The buyer says they have no money, okay, Number one. The buyer says they're not putting a down payment down the closing instructions when this deal was approved by your bank says there's no down payment, And the title company closed the deal with no tim payment and gave them money back because you said so, so why am I supposed to go to jail? But without documents,
government witnesses and banks could tell whatever story they want. So the bank said, well, we don't usually allow that, and we'd like to see people make down payments. The jury said, well there must be fraud somewhere. Well, this Tony guys seems in the middle, maybe he's guilty. So the government painted with a very broad brush and we couldn't win because they
hid the documents. At the second trial, when the bank says, ah, shucks, we don't allow these loans, I was able to say, wait a minute, on page eighty seven over here of your program book, you offer a no money down, cash back loan. Is that true or not, Well, we don't do it that often. It doesn't matter you offered it. So I was able to disprove the government's theory, which is
the bank as an innocent victim. Now, in America, we have very wide ranging conspiracy laws, so supposedly you don't even have to know what you're doing is wrong. So a prosecutor, if they were on the show, they would say, well, you know, Tony might have been involved in some way, whether or not he owned the company, he might have known something. So that, by the way, that would be the prosecutor's answer. But the answer is you win a case like this with documents, not
witness testimony. Witness testimony might be suitable if there was a fight or somebody got shot. This is a real estate transaction, So the question is whether or not we submit it in a transparent way and the bank, in their own wisdom, accepted it or rejected it. By the way, these are the largest banks in the country. Poor innocent JP Morgan, Chase. Listen, if they don't want to do the City group, if they don't want to do the loan, they can turn the loan down. They turned plenty
of loans down. Incidentally, the craziest thing about my case is the government, on the exact same transactions, claimed that the banks were duped, that I tricked them into making these no money down loans, and that I had to go to jail and they lost millions of dollars. And on the same transactions, the government said that the banks were knowingly making crazy loans and they
made these banks paid billions of dollars in settlements. JP Morgan paid a thirteen billion dollar settlement and said, oh yeah, sorry, we made a bunch of crazy loans. So the government was pursuing, just like your example earlier, Chuck, they were pursuing two mutually exclusive theories of criminality. At the same time. The bank is an innocent victim duped by us and then making
the loans. Oh no, what, Actually the banks a criminal. They were making crazy loans and lying about it, and so the bank has to pay back the people that lost money who bought the loans later. So it's how can you defend yourself? What's wrong with this country where they putting me on trial and I can't even defend myself. They supposedly lost the computers,
they don't have the documents. Well, the lady inside the prosecutor's office, John Pacello, witnessed this and thought it was just a little bit ridiculous that they were playing this many games with the evidence, and she started taking it home and gave it to me later, which is why I was convicted and then later exonerated on the exact same charges because I had the documents. Well,
how long did this take? I mean, bring us into that part of the story, because you got one trial, two trials, then you got an exoneration. I mean, what are we talking about time wise here? I mean when did this whole circus start exactly? I mean, the answer is, if it's not quite over, because my initial conviction has not been vacated. The answer is, my company was rated in two thousand and eight, okay, and then I was put on the first trial in twenty
eleven, and then I was I lost and I was imprisoned. I was in jail for ten years that I had an ankle monitor for a little bit. The second trial was while I was in prison, and I won, so I proved my innocence, but still they wouldn't let me out of jail. It took ten years of legal wrangling. Finally the FBI said this is crazy, by the way, and it's on my website so you can read
their version of this. The FBI claimed that they were unaware of their own records in their own record system, and then they blamed this guy Mark Bennett for making false statements about evidence. Then I was finally released from federal prison on an ankle monitor, subject to further proceedings. And then they took the ankle monitor off. But now they're not agreeing to vacate my initial conviction.

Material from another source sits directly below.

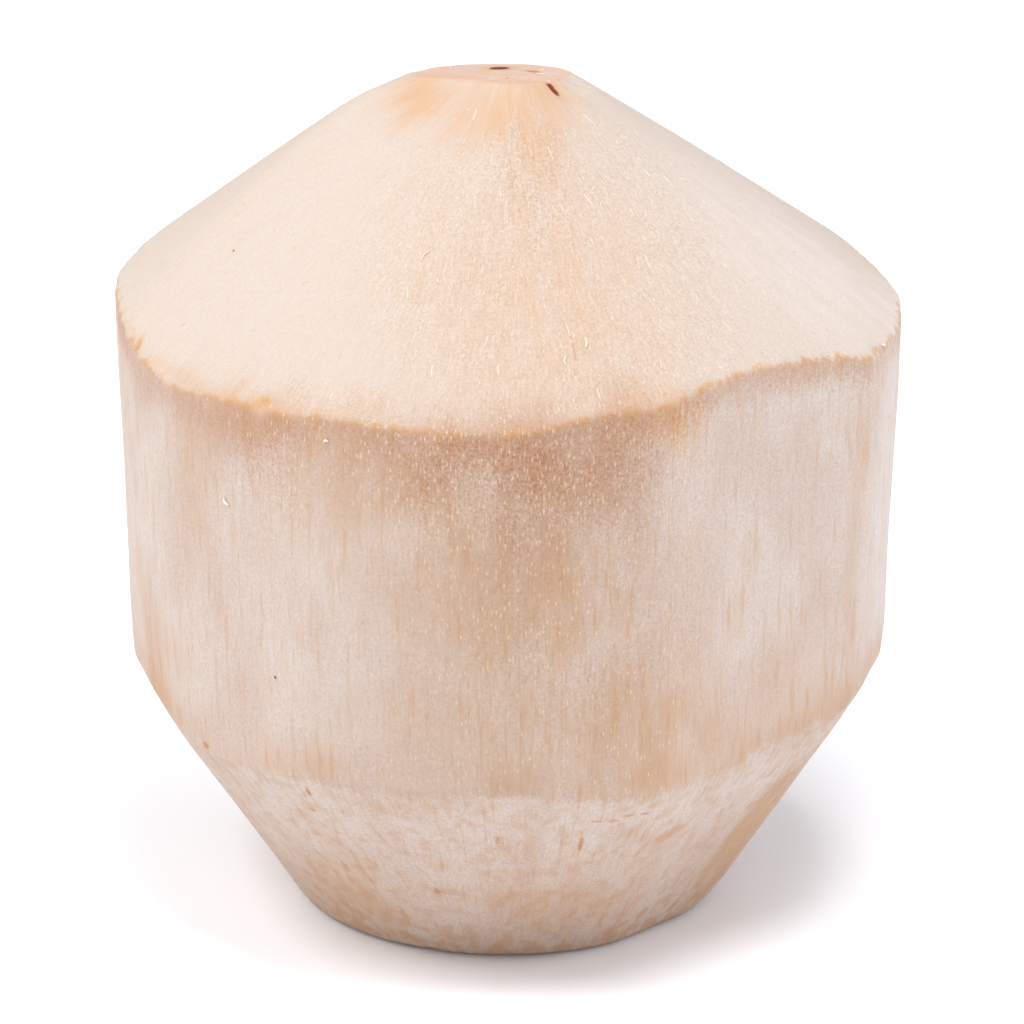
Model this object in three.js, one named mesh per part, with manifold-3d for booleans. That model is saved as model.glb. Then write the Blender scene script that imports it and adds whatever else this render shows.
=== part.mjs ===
// A young coconut trimmed for drinking: the green skin is pared away with a knife, which leaves a
// coned crown with a small flat on its tip, an upright wall, and a foot that tapers to a flat base.
// The whole fruit is one solid. Millimetres, +Z up, the base on Z = 0, the husk's axis on Z.
// An azimuth is in degrees round the axis: 0 faces -Y, the front, and 90 faces +X.
import * as THREE from "three";
import { mergeVertices } from "three/addons/utils/BufferGeometryUtils.js";
import Module from "manifold-3d";

// Wall: a barrel that is widest a little under the rim and bows in below
const WALL_RADIUS = 58.2;
const WIDEST_HEIGHT = 85;
const WALL_BOW_RADIUS = 500;

// Crown: a cone whose tip leans to the left
const CROWN_SLOPE = 36.7;
const CROWN_APEX_HEIGHT = 137.4;
const RIM_LEVEL = 92;
const CROWN_OFFSET_AT_RIM = [-1.5, 0.8];
const TIP_LEAN = 3.1;

// Foot: a cone that opens upwards from the flat base
const BASE_RADIUS = 31.2;
const FOOT_SLOPE = 35.9;
const FOOT_OFFSET = [-0.4, 2.3];

const AXIS = 0;
const GROUND = 0;

// The straight knife strokes. Each leaves a flat that faces its azimuth, with its outward normal
// raised by the pitch, and passes through the point at that radius and height.
const KNIFE_STROKES = [
  // Across the tip, which leans back, and the shoulder left of it
  { azimuth: 180, pitch: 78.7, radius: AXIS, height: 127.6 },
  { azimuth: -100, pitch: 69, radius: AXIS, height: 131.9 },
  // Down the crown
  { azimuth: -50, pitch: 54.8, radius: AXIS, height: 132.2 },
  { azimuth: 104, pitch: 53.9, radius: AXIS, height: 134.4 },
  { azimuth: 158, pitch: 54.4, radius: AXIS, height: 136.3 },
  { azimuth: -138, pitch: 54.2, radius: AXIS, height: 137.6 },
  // Down the wall
  { azimuth: 20, pitch: -1.2, radius: 55.3, height: RIM_LEVEL },
  { azimuth: 41, pitch: -1.2, radius: 52.9, height: RIM_LEVEL },
  { azimuth: 88, pitch: -2.1, radius: 58, height: RIM_LEVEL },
  { azimuth: 127, pitch: -1.6, radius: 56, height: RIM_LEVEL },
  { azimuth: 166, pitch: -2.4, radius: 56.8, height: RIM_LEVEL },
  { azimuth: -150, pitch: -1.4, radius: 55.2, height: RIM_LEVEL },
  { azimuth: -112, pitch: -2, radius: 57, height: RIM_LEVEL },
  { azimuth: -85, pitch: -1.5, radius: 57.6, height: RIM_LEVEL },
  { azimuth: -44, pitch: -1.5, radius: 56.8, height: RIM_LEVEL },
  // In towards the base
  { azimuth: 45, pitch: -32.9, radius: 28.4, height: GROUND },
  { azimuth: 77, pitch: -31.9, radius: 30.6, height: GROUND },
  { azimuth: 126, pitch: -33, radius: 30.6, height: GROUND },
  { azimuth: 172, pitch: -33.5, radius: 31.6, height: GROUND },
  { azimuth: -130, pitch: -32.4, radius: 31, height: GROUND },
  { azimuth: -76, pitch: -32.1, radius: 31, height: GROUND },
];

const TURNED_SIDES = 96;
const WALL_STEPS = 24;
const CLEAR = 30;

const wasm = await Module();
wasm.setup();

const radians = THREE.MathUtils.degToRad;

// A closed geometry as a solid that can be cut.
function solidOf(geometry) {
  const bare = geometry.clone();
  bare.deleteAttribute("normal");
  bare.deleteAttribute("uv");
  const merged = mergeVertices(bare, 1e-4);
  return new wasm.Manifold(
    new wasm.Mesh({
      numProp: 3,
      vertProperties: merged.attributes.position.array,
      triVerts: new Uint32Array(merged.index.array),
    }),
  );
}

// A solid as a geometry again.
function geometryOf(solid) {
  const mesh = solid.getMesh();
  const geometry = new THREE.BufferGeometry();
  geometry.setAttribute("position", new THREE.BufferAttribute(mesh.vertProperties, 3));
  geometry.setIndex(new THREE.BufferAttribute(mesh.triVerts, 1));
  geometry.computeVertexNormals();
  return geometry;
}

// A form turned round the Z axis. The profile's points are [radius, height] from the lowest to the
// highest, and flat ends close it on the axis.
function turned(profile) {
  const lowest = profile[0][1];
  const highest = profile[profile.length - 1][1];
  const outline = [[0, lowest], ...profile.filter(([radius]) => radius > 0), [0, highest]];
  const points = outline.map(([radius, height]) => new THREE.Vector2(radius, height));
  return new THREE.LatheGeometry(points, TURNED_SIDES).rotateX(Math.PI / 2);
}

// Evenly spaced values from one number to another, both included.
function steps(from, to, count) {
  return Array.from({ length: count + 1 }, (_, i) => from + ((to - from) * i) / count);
}

function wallBlank() {
  const bow = (height) => (height - WIDEST_HEIGHT) ** 2 / (2 * WALL_BOW_RADIUS);
  const heights = steps(-CLEAR, CROWN_APEX_HEIGHT + CLEAR, WALL_STEPS);
  return solidOf(turned(heights.map((height) => [WALL_RADIUS - bow(height), height])));
}

// The crown's cone is turned upright and then sheared, so that its tip leans.
function crownBlank() {
  const rise = Math.tan(radians(CROWN_SLOPE));
  const widest = 2 * WALL_RADIUS;
  const edge = CROWN_APEX_HEIGHT - widest * rise;
  const geometry = turned([[widest, -CLEAR], [widest, edge], [0, CROWN_APEX_HEIGHT]]);
  const shear = TIP_LEAN / (CROWN_APEX_HEIGHT - RIM_LEVEL);
  geometry.translate(0, 0, -RIM_LEVEL);
  geometry.applyMatrix4(new THREE.Matrix4().makeShear(0, 0, 0, 0, -shear, 0));
  geometry.translate(...CROWN_OFFSET_AT_RIM, RIM_LEVEL);
  return solidOf(geometry);
}

function footBlank() {
  const height = CROWN_APEX_HEIGHT + CLEAR;
  const topRadius = BASE_RADIUS + height * Math.tan(radians(FOOT_SLOPE));
  return solidOf(turned([[BASE_RADIUS, GROUND], [topRadius, height]]).translate(...FOOT_OFFSET, 0));
}

// The block of husk that one straight stroke takes off.
function paring({ azimuth, pitch, radius, height }) {
  const size = 4 * WALL_RADIUS;
  const geometry = new THREE.BoxGeometry(size, size, size);
  geometry.translate(0, -size / 2, 0);
  geometry.rotateX(radians(-pitch));
  geometry.translate(0, -radius, height);
  geometry.rotateZ(radians(azimuth));
  return solidOf(geometry);
}

function huskGeometry() {
  const blank = wallBlank().intersect(crownBlank()).intersect(footBlank());
  const cut = KNIFE_STROKES.reduce((husk, stroke) => husk.subtract(paring(stroke)), blank);
  return geometryOf(cut);
}

const huskFlesh = new THREE.MeshStandardMaterial({ color: 0xead2bd, roughness: 0.78, metalness: 0 });

const husk = new THREE.Mesh(huskGeometry(), huskFlesh);
husk.name = "husk";

const coconut = new THREE.Group();
coconut.add(husk);

export default coconut;
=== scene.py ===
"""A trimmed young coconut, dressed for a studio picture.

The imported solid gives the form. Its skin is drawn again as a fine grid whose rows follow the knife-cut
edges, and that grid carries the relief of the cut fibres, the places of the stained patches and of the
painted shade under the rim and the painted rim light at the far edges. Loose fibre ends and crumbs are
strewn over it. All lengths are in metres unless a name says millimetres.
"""

import logging
import math
from dataclasses import dataclass, field
from enum import Enum
from typing import Any, Callable, Iterable, Sequence, Union

import bpy
import numpy as np
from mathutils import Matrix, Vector, noise
from mathutils.bvhtree import BVHTree


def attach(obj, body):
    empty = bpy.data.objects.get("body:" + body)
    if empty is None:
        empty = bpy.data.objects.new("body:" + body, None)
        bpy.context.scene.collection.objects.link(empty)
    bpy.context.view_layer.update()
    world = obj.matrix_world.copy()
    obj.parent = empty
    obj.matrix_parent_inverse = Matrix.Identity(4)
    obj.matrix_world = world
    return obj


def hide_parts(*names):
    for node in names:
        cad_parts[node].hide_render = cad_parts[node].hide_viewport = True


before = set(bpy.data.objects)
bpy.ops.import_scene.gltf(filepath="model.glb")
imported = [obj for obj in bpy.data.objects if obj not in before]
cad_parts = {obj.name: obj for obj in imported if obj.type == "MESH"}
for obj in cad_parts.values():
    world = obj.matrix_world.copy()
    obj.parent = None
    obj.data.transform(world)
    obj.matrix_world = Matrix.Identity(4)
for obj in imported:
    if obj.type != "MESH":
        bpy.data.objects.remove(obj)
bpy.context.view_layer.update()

log = logging.getLogger("coconut")

MM = 0.001
TINY = 1e-12
Number = Union[int, float]
Colour = tuple[float, float, float]


def from_screen(red: Number, green: Number, blue: Number) -> Colour:
    """A colour read from a screen, 0 to 255 a channel, as the linear values that shaders take."""
    def linear(channel: Number) -> float:
        """One channel made linear."""
        share = channel / 255
        return share / 12.92 if share <= 0.04045 else ((share + 0.055) / 1.055) ** 2.4

    return linear(red), linear(green), linear(blue)


def toward(azimuth: float, rise: float) -> Vector:
    """The direction at an azimuth, 0 facing -Y and a quarter turn facing +X, and a rise, in radians."""
    level = math.cos(rise)
    return Vector((math.sin(azimuth) * level, -math.cos(azimuth) * level, math.sin(rise)))


def unit(vectors: np.ndarray) -> np.ndarray:
    """The vectors in the last axis, made 1 long."""
    return vectors / np.maximum(np.linalg.norm(vectors, axis=-1, keepdims=True), TINY)


def show(name: str, data: Any) -> bpy.types.Object:
    """Puts a new object in the scene, at the origin."""
    shown = bpy.data.objects.new(name, data)
    bpy.context.scene.collection.objects.link(shown)
    return shown


def smooth_mesh(name: str, vertices: Sequence, faces: Sequence) -> bpy.types.Mesh:
    """Makes a smooth-shaded mesh."""
    mesh = bpy.data.meshes.new(name)
    mesh.from_pydata(vertices, [], faces)
    mesh.polygons.foreach_set("use_smooth", np.ones(len(mesh.polygons), bool))
    return mesh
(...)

So I was acquitted on the same charges by the same task force at a subsequent trial in state court, but my original federal conviction was not vacated and still hasn't been. So this is the craziest thing. I was the only prisoner in America in jail. I proved my innocence at a trial, and I had the proof of my innocence in my locker and the judge in my federal case, Don Nugent, would not allow me to have a hearing to
present the same proof of innocence that I used at the second trial. So the government played games with this Federal State Task Force and said, oh, it doesn't really matter what you put me on trial a second time if it doesn't matter, and there's all this legal wrangling. The government, the FBI, the Justice Department will say or do anything. They will say or do anything to win a case number one and number two, to keep a conviction.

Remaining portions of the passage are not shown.